Pathos

What are serifs? When I first started looking at type, I thought of serifs as decorative additions to letters, intended to lend some finish and distinctiveness to the design. After more careful consideration, I came to view my initial impression as naive.

Serifs play a vital role in establishing what is called the “color” of a typeface: they facilitate a pleasing distribution of blackness in otherwise light areas. I recognized that even the typical shapes of serifs, which initially seemed like arbitrary ornament, had a functional logic: the arm of the r in Caslon blooms into a teardrop because that’s an efficient way of bringing darkness to the lightweight right side of the letter; the funny beaks at the top and bottom of Bodoni’s S solve the problem of adding color to the curved terminals of a glyph that is otherwise dark only in the middle.

Rui Abreu’s Pathos promotes serifs as a design element by enlarging them beyond “normal” bounds. Given what I’ve just said about serifs being practical rather than expressive, such a strategy might sound like a disaster. But Abreu has a sophisticated understanding of typographic color, and he has adjusted his letters to maintain color and balance even with the ungainly attachments. The result is the best kind of experimental type design: one that begins with an unexpected premise but that uses sound typographical design sense to make that premise functional.

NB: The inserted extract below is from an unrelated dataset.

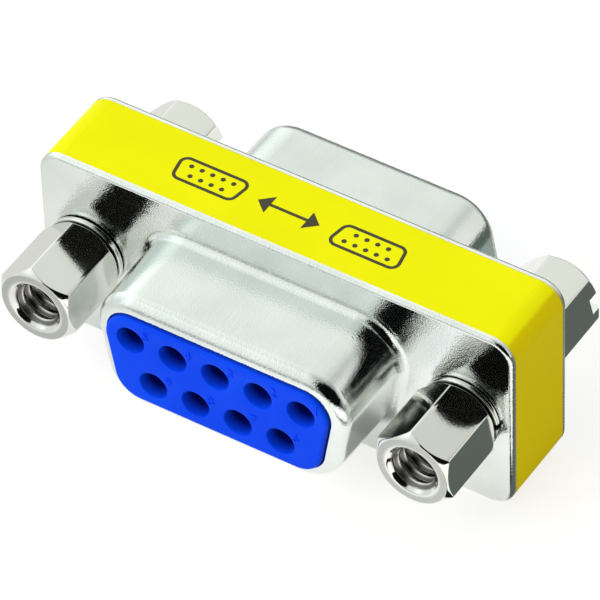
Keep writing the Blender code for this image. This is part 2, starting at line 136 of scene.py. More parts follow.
STUD_LENGTH = 8.87 * MM
STUD_TIP_RADIUS = 1.02 * MM
SLOT_WIDTH = 0.95 * MM
SLOT_DEPTH = 0.8 * MM
SLOT_TURN = math.radians(37)
WASHER_RADIUS = 2.42 * MM
WASHER_THICKNESS = 0.3 * MM
WASHER_EDGE_ROUND = 0.08 * MM
WASHER_SPLIT = 0.35 * MM
WASHER_LIFT = 0.06 * MM
NUT_TURNS = {"left": math.radians(38), "right": math.radians(35.5)}
SCREW_TURNS = {"left": math.radians(-44), "right": math.radians(-45)}
WASHER_TURNS = {"left": math.radians(200), "right": math.radians(5)}

# Places along Y for the front half
FLANGE_FACE = -2.9 * MM
FLANGE_BACK = FLANGE_FACE + SHEET
SHELL_RIM = FLANGE_FACE - SHELL_DEPTH
FACE = SHELL_RIM - FACE_PROUD
SEAT_GAP = 0.05 * MM
COLLAR_FRONT = FLANGE_BACK + SEAT_GAP
COLLAR_BACK = -1.625 * MM
BACK_FRONT = -1.575 * MM
BARREL_FRONT = FACE + MOUTH_DEPTH + THROAT_DEPTH + SEAT_GAP
TAIL_END = 0.7 * MM
SCREW_SEAT = FLANGE_FACE - SEAT_GAP
NUT_SEAT = SCREW_SEAT - WASHER_THICKNESS - WASHER_LIFT - SEAT_GAP
NOSE_INSET = RIM_ROUND + SEAT_GAP
BODY_INSET = SHEET + SEAT_GAP

# Facets, and the angles beyond which an edge is sharp
CORNER_STEPS = 24
ARC_STEPS = 10
HOLE_STEPS = 64
SOCKET_STEPS = 48
CONTACT_STEPS = 24
WASHER_STEPS = 96
EDGE_STEPS = 4
ICON_STEPS = 8
DOT_STEPS = 16
ROW_STEP = 0.03 * MM
STUD_ROW_STEP = 1.5 * ROW_STEP
FLAT_STEPS = 16
BEND_STEPS = 6
SMOOTH_ANGLE = math.radians(40)
POST_SMOOTH_ANGLE = math.radians(60)

# Printed symbol on the spacer's top: where its middle lies, its sizes, then those of its
# two D icons and of the arrow between them
SYMBOL_AT = (-0.65 * MM, -0.04 * MM)
SYMBOL_LINE = 0.2 * MM
SYMBOL_HEIGHT = 1.9 * MM
SYMBOL_PROUD = 0.012 * MM
ICON_WIDTH = 4.5 * MM
ICON_CORNER = 0.55 * MM
ICON_FROM_MIDDLE = 5.2 * MM
DOT_RADIUS = 0.15 * MM
DOT_SPREAD = 0.25
ARROW_REACH = 2.0 * MM
ARROW_HEAD_LENGTH = 0.8 * MM
ARROW_HEAD_SHARE = 0.75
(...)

The point of departure for Pathos is a monoline slab-serif structure — the equality of weight between stroke and serif being necessary for the typeface’s playfulness. While the exaggerated horizontal serifs lend a chunkiness, the vertical serifs are where things get really interesting. There, the glyph structures lean and readjust to make way for the outsize serifs. For example, the apertures of the lowercase s do not get closed off by the serifs, because the whole letter has been skewed to accommodate them. The top of the regular a leans the other way, so that the serif on its hood similarly does not run into the bowl. These adjustments preserve even color, but also lend a very appealing energy, with leaning and skewing forms contributing dynamism, even as the bottom horizontal serifs firmly reassert the baseline.

In the case of some glyphs, the accommodation feels effortful. The r in particular catches my eye, and I wonder: if its arm serif has to droop that low, should the glyph itself also be a touch wider? How to terminate the diagonal legs of K, R, and k is another conundrum, as extended serifs there would reach well beyond the bounds of the letter. Abreu left them serifless, rightly sacrificing consistent treatment for workable spacing. The angular t of the regular, though a little odd in isolation, works well in context. The E, especially in the lightest weight, seems bananas — but in a likable way.

Though not a monospaced design, Pathos evokes typewriter fonts. I think that may be because we’re familiar with chunky serifs on letters like i, l, and r in typewriter faces, there used to compensate for the necessity of uniform advance width. Even beyond the serif effects, Pathos’s characters tend toward more regularized widths (the M, for example, being not that much wider than the J), which strikes me as an appropriate design decision.

It is said — probably more often than it is true — that some type designs work well both big and small. But it really is the case with Pathos. And that is because what makes it funky and interesting at large sizes — the way it adjusts to ungainly serifs — is exactly what makes it functional and pleasing at small sizes. What excites me most about Pathos is not that it starts from a novel proposition, but that it works out the consequences of that proposition so smartly.